Major photography retrospectives have been filling Seoul’s art calendars this fall and winter, but also outside the capital. Busan’s GoEun Museum of Photography — the country’s largest dedicated to the genre after the Museum of Photography — opened a major exhibition on Bernard Faucon this month.
The exhibition studies the changes in photography from past to present, taking a look at the technological advances that have incurred such evolution. Faucon, himself an influential figure in revolutionizing the way photography was approached, is re-examined in the setting of digital vs. analogue.
Of the 83 photographs on display, 15 are printed in the traditional Fresson style, a 19th-century carbon print method that takes a considerable amount of time and effort. The photographs have been produced on handmade paper that demonstrates the grain and texture of each image.
Works from each of Faucon’s major series are represented, including “The Time of Mannequins,” “Summer Camp,” “Idols & Sacrifices,” “Writings,” and “The End of the Image.”
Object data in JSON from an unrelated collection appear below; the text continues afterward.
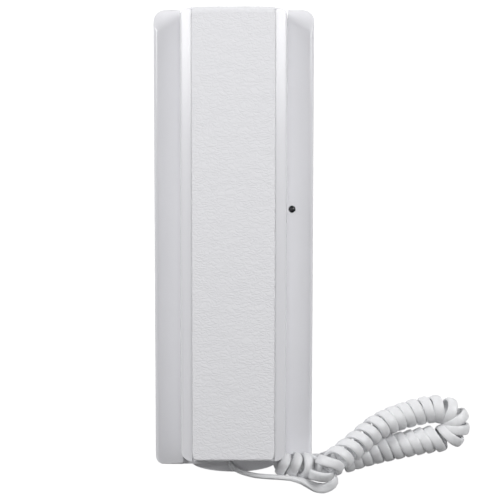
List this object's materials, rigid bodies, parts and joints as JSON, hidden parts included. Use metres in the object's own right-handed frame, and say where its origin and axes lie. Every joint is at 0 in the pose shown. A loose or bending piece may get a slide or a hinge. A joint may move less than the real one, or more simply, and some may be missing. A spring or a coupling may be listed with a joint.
{
  "type": "wall intercom phone",
  "caption": "Slim white wall phone: a winged cradle base, a full-length handset lying in it with a hook switch beneath, an indicator lens and a curly cord.",
  "frame": {"origin": "middle of the flat face that lies against the wall, between the two keyholes", "axes": "+Z out of the wall through the handset, +Y along the phone towards the earpiece end, +X to the right as seen from the front"},
  "size_m": [0.1506, 0.2321, 0.0418],
  "materials": {
    "white_gloss": "smooth moulded ABS",
    "white_grained": "fine-grained moulded ABS",
    "cord": "soft PVC sheath",
    "lens": "smoked, polished",
    "board": "solder-masked glass fibre",
    "black": "moulded",
    "blue": "moulded",
    "rubber": "soft, dull",
    "foam": "open foam",
    "steel": "zinc plated",
    "brass": "plain"
  },
  "bodies": {
    "base": {"base_housing": "white_gloss", "wall_plate": "white_gloss", "housing_screw_1": "steel", "housing_screw_2": "steel", "housing_screw_3": "steel", "housing_screw_4": "steel", "board_screw_1": "steel", "board_screw_2": "steel", "board_screw_3": "steel", "circuit_board": "board", "terminal_block": "blue", "terminal_screw_1": "brass", "terminal_screw_2": "brass", "terminal_screw_3": "brass", "terminal_screw_4": "brass", "ringer_sounder": "black", "storage_capacitor": "black", "speech_transformer": "steel", "indicator_led": "white_gloss", "indicator_lens": "lens", "hook_spring": "steel", "hook_switch": "black", "base_grommet": "rubber", "handset_lead": "cord", "curly_cord_out": "cord", "curly_cord_back": "cord", "base_lead": "cord"},
    "handset": {"handset_grommet": "rubber", "handset_front_shell": "white_gloss", "handset_front_panel": "white_grained", "handset_back_shell": "white_gloss", "handset_screw_1": "steel", "handset_screw_2": "steel", "receiver_seal": "foam", "receiver_capsule": "steel", "microphone_boot": "rubber", "microphone_capsule": "steel", "ballast_weight": "steel"},
    "hook": {"hook_plunger": "white_gloss"},
    "switch_button": {"hook_switch_button": "white_gloss"}
  },
  "joints": [
    {"name": "handset_lift", "type": "slide", "parent": "base", "child": "handset", "axis": [0, 0, 1], "range_m": [0, 0.06]},
    {"name": "hook_travel", "type": "slide", "parent": "base", "child": "hook", "axis": [0, 0, 1], "range_m": [0, 0.0035], "deforming": ["hook_spring"]},
    {"name": "switch_button_travel", "type": "slide", "parent": "base", "child": "switch_button", "axis": [0, 0, 1], "range_m": [0, 0.0005]}
  ],
  "couplings": [
    {"joint": "hook_travel", "follows": "handset_lift", "ratio": 0.058333},
    {"joint": "switch_button_travel", "follows": "handset_lift", "ratio": 0.0083333}
  ]
}
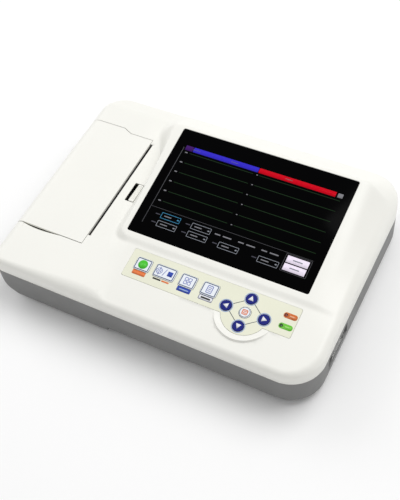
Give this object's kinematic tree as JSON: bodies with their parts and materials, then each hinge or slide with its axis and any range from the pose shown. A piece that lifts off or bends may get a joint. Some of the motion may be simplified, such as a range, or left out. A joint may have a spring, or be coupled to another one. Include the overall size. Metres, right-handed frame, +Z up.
{
  "type": "ecg machine",
  "caption": "Tabletop ECG recorder with an inclined display, a row of function keys and arrow keys, and a hinged thermal printer door beside the screen.",
  "frame": {"origin": "middle of the footprint, on the surface the feet stand on", "axes": "+X to the right along the key row, +Y to the back, +Z up"},
  "size_m": [0.3078, 0.2258, 0.08],
  "materials": {
    "white_casing": "satin, warm ivory white, moulded ABS",
    "grey_base": "fine-textured neutral grey, moulded ABS",
    "rubber_black": "matt",
    "rubber_grey": "matt, ground",
    "steel": "bright",
    "zinc_plate": "satin zinc",
    "aluminium_fins": "natural",
    "nylon_gear": "natural nylon",
    "bronze_bush": "sintered",
    "paper": "thermal paper",
    "board_core": "grey-brown board",
    "black_plastic": "moulded",
    "screen_glass": "polished, black behind",
    "lcd_frame": "folded sheet",
    "overlay": "printed membrane, pale beige green",
    "key_white": "satin",
    "key_navy": "satin",
    "circuit_board": "solder mask",
    "chip_black": "epoxy",
    "lamp_red": "clear tinted, unlit",
    "lamp_green": "clear tinted, unlit",
    "brass_contact": "plated",
    "chrome_shell": "nickel plate",
    "battery_wrap": "shrink wrap",
    "print_ceramic": "glazed thermal line"
  },
  "bodies": {
    "casing": {"battery_cover": "grey_base", "battery_cover_screw": "steel", "battery_pack": "battery_wrap", "board_chips": "chip_black", "case_screws": "steel", "connector_standoffs": "steel", "door_hinge_pin": "steel", "equipotential_stud": "chrome_shell", "head_bracket": "zinc_plate", "idler_axle": "steel", "inlet_pins": "brass_contact", "key_domes": "chrome_shell", "keypad_board": "circuit_board", "keypad_overlay": "overlay", "latch_spring": "steel", "lcd_bracket": "zinc_plate", "lcd_module": "lcd_frame", "lead_connector_insert": "black_plastic", "lead_connector_shell": "chrome_shell", "led_battery": "lamp_green", "led_mains": "lamp_red", "lower_shell": "grey_base", "main_board": "circuit_board", "mains_inlet": "black_plastic", "paper_tray": "black_plastic", "power_board": "circuit_board", "power_parts": "black_plastic", "print_head": "print_ceramic", "print_head_heatsink": "aluminium_fins", "print_head_springs": "rubber_black", "rubber_feet": "rubber_black", "screen_gasket": "rubber_black", "screen_glass": "screen_glass", "shield_can": "zinc_plate", "speaker": "black_plastic", "stepper_motor": "zinc_plate", "upper_shell": "white_casing", "usb_port": "chrome_shell"},
    "door": {"printer_door": "white_casing", "platen_bearings": "bronze_bush"},
    "platen": {"platen_shaft": "steel", "platen_roller": "rubber_grey", "platen_gear": "nylon_gear"},
    "idler": {"idler_gear": "nylon_gear"},
    "rotor": {"motor_pinion": "nylon_gear", "motor_shaft": "steel"},
    "reel": {"paper_spindle": "black_plastic", "paper_core": "board_core", "paper_roll": "paper"},
    "latch": {"latch_button": "white_casing"},
    "key_down": {"key_down": "key_navy"},
    "key_left": {"key_left": "key_navy"},
    "key_menu": {"key_menu": "key_white"},
    "key_mode": {"key_mode": "key_white"},
    "key_power": {"key_power": "key_white"},
    "key_print": {"key_print": "key_white"},
    "key_right": {"key_right": "key_navy"},
    "key_start_stop": {"key_start_stop": "key_white"},
    "key_up": {"key_up": "key_navy"}
  },
  "joints": [
    {"name": "door_hinge", "type": "hinge", "parent": "casing", "child": "door", "pos_m": [-0.1517, 0, 0.0405], "axis": [0, -1, 0], "range_deg": [0, 95]},
    {"name": "platen_spin", "type": "hinge", "parent": "door", "child": "platen", "pos_m": [-0.087, 0, 0.0444], "axis": [0, 1, 0], "continuous": true},
    {"name": "idler_spin", "type": "hinge", "parent": "casing", "child": "idler", "pos_m": [-0.087, -0.0638, 0.0314], "axis": [0, 1, 0], "continuous": true},
    {"name": "motor_spin", "type": "hinge", "parent": "casing", "child": "rotor", "pos_m": [-0.07619, -0.0638, 0.02692], "axis": [0, 1, 0], "continuous": true},
    {"name": "reel_spin", "type": "hinge", "parent": "casing", "child": "reel", "pos_m": [-0.117, 0, 0.0274], "axis": [0, 1, 0], "continuous": true},
    {"name": "latch_slide", "type": "slide", "parent": "casing", "child": "latch", "axis": [-1, 0, 0], "range_m": [0, 0.0034], "stiffness_N_per_m": 400, "deforming": ["latch_spring"]},
    {"name": "key_down_press", "type": "slide", "parent": "casing", "child": "key_down", "axis": [0, 0.1392, -0.9903], "range_m": [0, 0.0004], "stiffness_N_per_m": 1000},
    {"name": "key_left_press", "type": "slide", "parent": "casing", "child": "key_left", "axis": [0, 0.1392, -0.9903], "range_m": [0, 0.0004], "stiffness_N_per_m": 1000},
    {"name": "key_menu_press", "type": "slide", "parent": "casing", "child": "key_menu", "axis": [0, 0.1392, -0.9903], "range_m": [0, 0.0004], "stiffness_N_per_m": 1000},
    {"name": "key_mode_press", "type": "slide", "parent": "casing", "child": "key_mode", "axis": [0, 0.1392, -0.9903], "range_m": [0, 0.0004], "stiffness_N_per_m": 1000},
    {"name": "key_power_press", "type": "slide", "parent": "casing", "child": "key_power", "axis": [0, 0.1392, -0.9903], "range_m": [0, 0.0004], "stiffness_N_per_m": 1000},
    {"name": "key_print_press", "type": "slide", "parent": "casing", "child": "key_print", "axis": [0, 0.1392, -0.9903], "range_m": [0, 0.0004], "stiffness_N_per_m": 1000},
    {"name": "key_right_press", "type": "slide", "parent": "casing", "child": "key_right", "axis": [0, 0.1392, -0.9903], "range_m": [0, 0.0004], "stiffness_N_per_m": 1000},
    {"name": "key_start_stop_press", "type": "slide", "parent": "casing", "child": "key_start_stop", "axis": [0, 0.1392, -0.9903], "range_m": [0, 0.0004], "stiffness_N_per_m": 1000},
    {"name": "key_up_press", "type": "slide", "parent": "casing", "child": "key_up", "axis": [0, 0.1392, -0.9903], "range_m": [0, 0.0004], "stiffness_N_per_m": 1000}
  ],
  "couplings": [
    {"joint": "idler_spin", "follows": "platen_spin", "ratio": -0.66667},
    {"joint": "motor_spin", "follows": "platen_spin", "ratio": 1.3333},
    {"joint": "reel_spin", "follows": "platen_spin", "ratio": 0.30769}
  ]
}
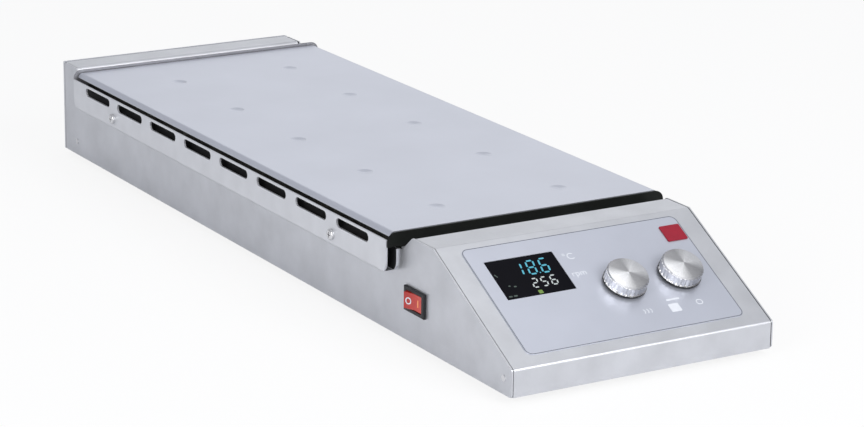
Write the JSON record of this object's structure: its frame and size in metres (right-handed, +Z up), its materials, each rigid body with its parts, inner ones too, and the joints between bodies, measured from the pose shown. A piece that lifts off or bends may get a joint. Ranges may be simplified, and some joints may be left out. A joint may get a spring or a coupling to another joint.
{
  "type": "multi-position hotplate stirrer",
  "caption": "Long low hotplate stirrer: sloping console with display and two knobs, heated steel deck with dished stirring places over belt-driven magnets, slotted side skirts.",
  "frame": {"origin": "on the table, under the middle of the overall length and width", "axes": "+Z up, the console faces -Y, +X to the right of someone who stands at the console and looks along +Y"},
  "size_m": [0.2074, 0.625, 0.072],
  "materials": {
    "housing_paint": "satin powder coat",
    "deck_steel": "matt, faintly lilac",
    "shadow_steel": "matt dark grey",
    "zinc_steel": "zinc plated",
    "bare_aluminium": "mill finish",
    "knob_metal": "turned, dark anodised",
    "black_plastic": "fine grain",
    "overlay_film": "printed polyester film",
    "display_glass": "gloss",
    "red_tile": "gloss",
    "red_lens": "gloss, lit from inside",
    "circuit_board": "solder mask",
    "fibre_board": "pressed mineral fibre",
    "heater_mat": "silicone rubber",
    "belt_rubber": "matt",
    "foot_rubber": "matt",
    "brass_fitting": "nickelled"
  },
  "bodies": {
    "housing": {"base_pan": "housing_paint", "left_side_panel": "housing_paint", "right_side_panel": "housing_paint", "console_cover": "housing_paint", "rear_hood": "housing_paint", "rear_panel": "housing_paint", "hot_plate": "deck_steel", "heat_spreader": "bare_aluminium", "heating_element": "heater_mat", "insulation_board": "fibre_board", "insulation_tray": "zinc_steel", "temperature_sensor": "brass_fitting", "front_bulkhead": "shadow_steel", "rear_bulkhead": "shadow_steel", "left_skirt": "housing_paint", "right_skirt": "housing_paint", "skirt_spacers": "zinc_steel", "skirt_screws": "zinc_steel", "case_screws": "zinc_steel", "rubber_feet": "foot_rubber", "foot_screws": "zinc_steel", "drive_chassis": "bare_aluminium", "chassis_pillars": "zinc_steel", "rotor_spindles": "zinc_steel", "drive_belts": "belt_rubber", "drive_motor": "shadow_steel", "control_overlay": "overlay_film", "display_window": "display_glass", "display_module": "black_plastic", "badge_tile": "red_tile", "control_board": "circuit_board", "control_board_posts": "zinc_steel", "heat_encoder": "zinc_steel", "speed_encoder": "zinc_steel", "power_switch": "black_plastic", "mains_inlet": "black_plastic", "fuse_holder": "black_plastic", "probe_socket": "black_plastic", "power_board": "circuit_board", "power_board_posts": "zinc_steel"},
    "rotor_body_01": {"rotor_01": "black_plastic"},
    "rotor_body_02": {"rotor_02": "black_plastic"},
    "rotor_body_03": {"rotor_03": "black_plastic"},
    "rotor_body_04": {"rotor_04": "black_plastic"},
    "rotor_body_05": {"rotor_05": "black_plastic"},
    "rotor_body_06": {"rotor_06": "black_plastic"},
    "rotor_body_07": {"rotor_07": "black_plastic"},
    "rotor_body_08": {"rotor_08": "black_plastic"},
    "rotor_body_09": {"rotor_09": "black_plastic"},
    "rotor_body_10": {"rotor_10": "black_plastic"},
    "motor_rotor": {"motor_pulley": "black_plastic", "motor_shaft": "zinc_steel"},
    "heat_push": {"heat_plunger": "black_plastic"},
    "heat_control": {"heat_knob": "knob_metal", "heat_shaft": "zinc_steel"},
    "speed_push": {"speed_plunger": "black_plastic"},
    "speed_control": {"speed_knob": "knob_metal", "speed_shaft": "zinc_steel"},
    "rocker_body": {"power_rocker": "red_lens"}
  },
  "joints": [
    {"name": "rotor_01_spin", "type": "hinge", "parent": "housing", "child": "rotor_body_01", "pos_m": [-0.045, -0.1475, 0.0367], "axis": [0, 0, 1], "continuous": true},
    {"name": "rotor_02_spin", "type": "hinge", "parent": "housing", "child": "rotor_body_02", "pos_m": [-0.045, -0.0575, 0.0367], "axis": [0, 0, 1], "continuous": true},
    {"name": "rotor_03_spin", "type": "hinge", "parent": "housing", "child": "rotor_body_03", "pos_m": [-0.045, 0.0325, 0.0367], "axis": [0, 0, 1], "continuous": true},
    {"name": "rotor_04_spin", "type": "hinge", "parent": "housing", "child": "rotor_body_04", "pos_m": [-0.045, 0.1225, 0.0367], "axis": [0, 0, 1], "continuous": true},
    {"name": "rotor_05_spin", "type": "hinge", "parent": "housing", "child": "rotor_body_05", "pos_m": [-0.045, 0.2125, 0.0367], "axis": [0, 0, 1], "continuous": true},
    {"name": "rotor_06_spin", "type": "hinge", "parent": "housing", "child": "rotor_body_06", "pos_m": [0.045, -0.1475, 0.0367], "axis": [0, 0, 1], "continuous": true},
    {"name": "rotor_07_spin", "type": "hinge", "parent": "housing", "child": "rotor_body_07", "pos_m": [0.045, -0.0575, 0.0367], "axis": [0, 0, 1], "continuous": true},
    {"name": "rotor_08_spin", "type": "hinge", "parent": "housing", "child": "rotor_body_08", "pos_m": [0.045, 0.0325, 0.0367], "axis": [0, 0, 1], "continuous": true},
    {"name": "rotor_09_spin", "type": "hinge", "parent": "housing", "child": "rotor_body_09", "pos_m": [0.045, 0.1225, 0.0367], "axis": [0, 0, 1], "continuous": true},
    {"name": "rotor_10_spin", "type": "hinge", "parent": "housing", "child": "rotor_body_10", "pos_m": [0.045, 0.2125, 0.0367], "axis": [0, 0, 1], "continuous": true},
    {"name": "motor_spin", "type": "hinge", "parent": "housing", "child": "motor_rotor", "pos_m": [0, -0.1475, 0.03], "axis": [0, 0, 1], "continuous": true},
    {"name": "heat_knob_push", "type": "slide", "parent": "housing", "child": "heat_push", "axis": [0, 0.4785, -0.8781], "range_m": [0, 0.001], "stiffness_N_per_m": 1500, "springref_m": -0.0008},
    {"name": "heat_knob_turn", "type": "hinge", "parent": "heat_push", "child": "heat_control", "pos_m": [0.013, -0.27169, 0.04943], "axis": [0, -0.4785, 0.8781], "continuous": true},
    {"name": "speed_knob_push", "type": "slide", "parent": "housing", "child": "speed_push", "axis": [0, 0.4785, -0.8781], "range_m": [0, 0.001], "stiffness_N_per_m": 1500, "springref_m": -0.0008},
    {"name": "speed_knob_turn", "type": "hinge", "parent": "speed_push", "child": "speed_control", "pos_m": [0.053, -0.27169, 0.04943], "axis": [0, -0.4785, 0.8781], "continuous": true},
    {"name": "power_rocker_tip", "type": "hinge", "parent": "housing", "child": "rocker_body", "pos_m": [-0.09254, -0.2049, 0.0318], "axis": [0, 0, -1], "range_deg": [0, 22]}
  ],
  "couplings": [
    {"joint": "rotor_02_spin", "follows": "rotor_01_spin", "ratio": 1},
    {"joint": "rotor_03_spin", "follows": "rotor_01_spin", "ratio": 1},
    {"joint": "rotor_04_spin", "follows": "rotor_01_spin", "ratio": 1},
    {"joint": "rotor_05_spin", "follows": "rotor_01_spin", "ratio": 1},
    {"joint": "rotor_06_spin", "follows": "rotor_01_spin", "ratio": 1},
    {"joint": "rotor_07_spin", "follows": "rotor_01_spin", "ratio": 1},
    {"joint": "rotor_08_spin", "follows": "rotor_01_spin", "ratio": 1},
    {"joint": "rotor_09_spin", "follows": "rotor_01_spin", "ratio": 1},
    {"joint": "rotor_10_spin", "follows": "rotor_01_spin", "ratio": 1},
    {"joint": "motor_spin", "follows": "rotor_01_spin", "ratio": 2}
  ]
}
Born in 1950 in southern France, Faucon first made his name in the photography scene in the 1970s. During a time when the medium was largely approached as documentarian, the artist began to create staged images using mannequins. The radically oppositional approach quickly earned him both a name and popularity.
The exhibition also confronts the way photography is used today. As today’s younger generations have furthered the tradition of self-composed, staged portraits, Faucon’s work feels all the more poignant.
“Bernard Faucon” runs through January 26, 2014.